# Need Help in OC.



## Game_Reaper (Mar 27, 2012)

Hi Guy's.

I need help in OC my machine. I'm new to OC so i have no idea about it. I googled it and came to know that OC is done by increasing the voltage of the cpu and the Mhz of the processor. I want to know how the calculation for FSB x multiplier is done and how to calculate the basic setting for OC.

My PC Spec
||Intel i7 950 3.2 ghz|Asus Rampage 3 extreme | 4GBCorsair Vengance|
Segate Barracuda 1 TB 7200 |Cooler master Elite power 460W (old PSU)|CM Haf 932 full tower| Galaxy 9800 gt 1gb low power edition| Corsair H100 for Cpu cooling.

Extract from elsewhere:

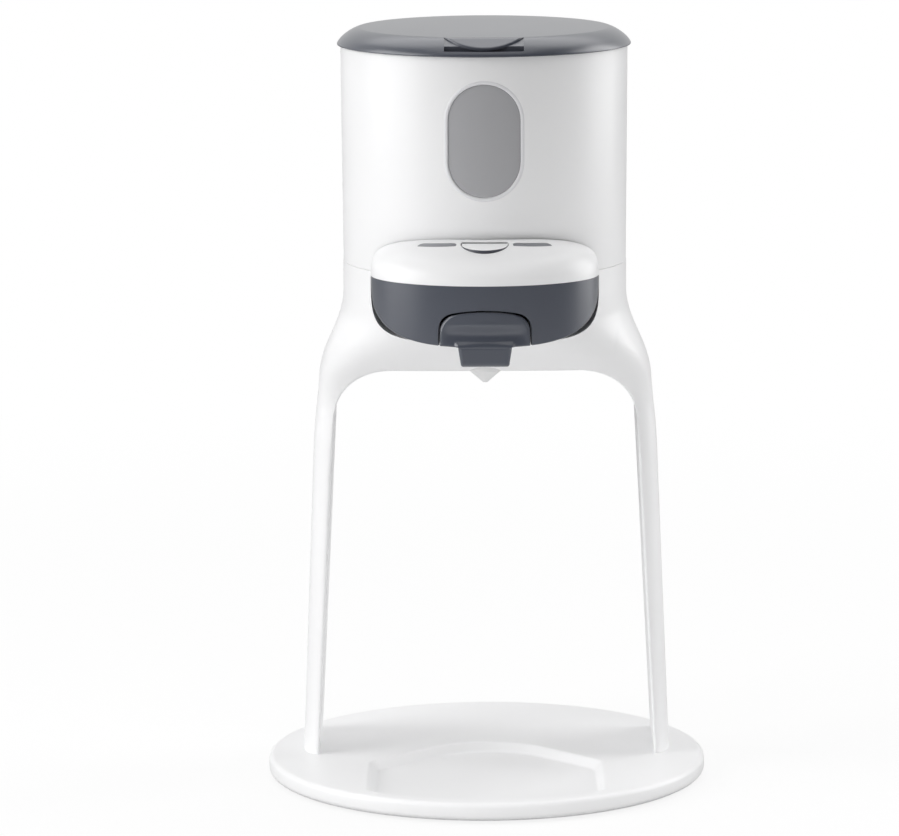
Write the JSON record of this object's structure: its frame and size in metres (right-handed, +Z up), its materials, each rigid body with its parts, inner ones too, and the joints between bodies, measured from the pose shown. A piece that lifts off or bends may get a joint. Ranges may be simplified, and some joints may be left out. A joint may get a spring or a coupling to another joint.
{
  "type": "baby formula maker",
  "caption": "Hand-worked baby formula maker: a powder canister on an arched stand, with a pull-out dosing drawer and press lever over a round base with a bottle recess.",
  "frame": {"origin": "centre of the underside, on the table, below the middle of the round base", "axes": "+Z up along the canister, -Y towards the user (lever side), +X to the right"},
  "size_m": [0.197, 0.197, 0.3382],
  "materials": {
    "white_shell": "gloss white injection-moulded shell",
    "slate_shell": "satin slate-grey moulding",
    "pale_plastic": "pale grey satin engineering plastic",
    "smoked_window": "smoke-tinted clear pane",
    "silicone": "soft translucent silicone",
    "black_rubber": "matt black rubber",
    "screw_steel": "zinc-plated steel",
    "spring_steel": "bright spring wire"
  },
  "bodies": {
    "stand": {"base_plate": "white_shell", "base_cover": "pale_plastic", "rubber_feet": "black_rubber", "base_screws": "screw_steel", "leg_screws": "screw_steel", "stand_frame": "white_shell", "head_underside": "white_shell", "underside_screws": "screw_steel", "outlet_funnel": "white_shell", "outlet_valve": "silicone", "head_deck": "white_shell", "deck_screws": "screw_steel", "inlet_gasket": "black_rubber"},
    "canister": {"canister_shell": "white_shell", "window_pane": "smoked_window", "window_frame": "pale_plastic", "canister_floor": "white_shell", "floor_bush": "pale_plastic"},
    "stirrer": {"stirrer": "pale_plastic", "drive_key": "slate_shell", "key_screw": "screw_steel"},
    "lid": {"lid_cap": "slate_shell", "lid_seal": "silicone"},
    "drawer": {"drawer_tray": "slate_shell", "drawer_shelf": "white_shell", "shelf_inlays": "slate_shell", "dosing_plate": "pale_plastic", "wheel_cover": "pale_plastic", "cover_screws": "screw_steel", "wheel_spindle": "screw_steel", "leveller": "black_rubber", "lever_pin": "screw_steel", "lever_spring": "spring_steel", "button_spring": "spring_steel"},
    "lever": {"lever": "slate_shell"},
    "rack": {"drive_rack": "pale_plastic"},
    "wheel": {"dosing_wheel": "white_shell", "ratchet_pinion": "screw_steel"},
    "button": {"release_button": "white_shell"}
  },
  "joints": [
    {"name": "canister_lift", "type": "slide", "parent": "stand", "child": "canister", "axis": [0, 0, 1], "range_m": [0, 0.06]},
    {"name": "lid_lift", "type": "slide", "parent": "canister", "child": "lid", "axis": [0, 0, 1], "range_m": [0, 0.03]},
    {"name": "drawer_slide", "type": "slide", "parent": "stand", "child": "drawer", "axis": [0, -1, 0], "range_m": [0, 0.125]},
    {"name": "lever_press", "type": "hinge", "parent": "drawer", "child": "lever", "pos_m": [0, -0.082, 0.22993], "axis": [1, 0, 0], "range_deg": [0, 22], "stiffness_Nm_per_rad": 0.3, "springref_deg": -14.32},
    {"name": "rack_push", "type": "slide", "parent": "drawer", "child": "rack", "axis": [0, 1, 0], "range_m": [0, 0.0067]},
    {"name": "wheel_turn", "type": "hinge", "parent": "drawer", "child": "wheel", "pos_m": [0, 0.008, 0.2167], "axis": [0, 0, 1], "range_deg": [0, 60.1]},
    {"name": "stirrer_turn", "type": "hinge", "parent": "canister", "child": "stirrer", "pos_m": [0, 0.008, 0.24], "axis": [0, 0, 1], "range_deg": [0, 60.1]},
    {"name": "button_press", "type": "slide", "parent": "drawer", "child": "button", "axis": [0, 0, -1], "range_m": [0, 0.002], "stiffness_N_per_m": 500, "springref_m": -0.003, "deforming": ["button_spring"]}
  ],
  "couplings": [
    {"joint": "rack_push", "follows": "lever_press", "m_per_rad": 0.017181},
    {"joint": "wheel_turn", "follows": "lever_press", "ratio": 2.7273},
    {"joint": "stirrer_turn", "follows": "lever_press", "ratio": 2.7273}
  ]
}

The Mother board Bios has a preinstall configuration of OC the processor to 3.6ghz and 3.85 hz but I want to know how the setting are calculated.

P.S I'm a  hardcore gamer and I also do some multitasking 

thanks for your help in advance.


----------



## ArjunKiller (Mar 27, 2012)

Change PSU first.


----------



## Game_Reaper (Mar 27, 2012)

Sry, I Forgot to mention that in my previous post I'm planning for a upgrade Corsair ax750.


----------



## Skynaveen (Mar 27, 2012)

No need to overclock an i7 just enable turboboost (auto oc at the time of need). Get yourself a good graphics card first, then you will have no need to overclock. 

 BTW dont increase the voltage unless you really know what you are doing.

About the clock speed:
       FSB * multiplier = Clock speed

If you want to overclock just overclock the graphics card. It is really easy and can be done with software like Rivatuner and MSI Kombustor.


----------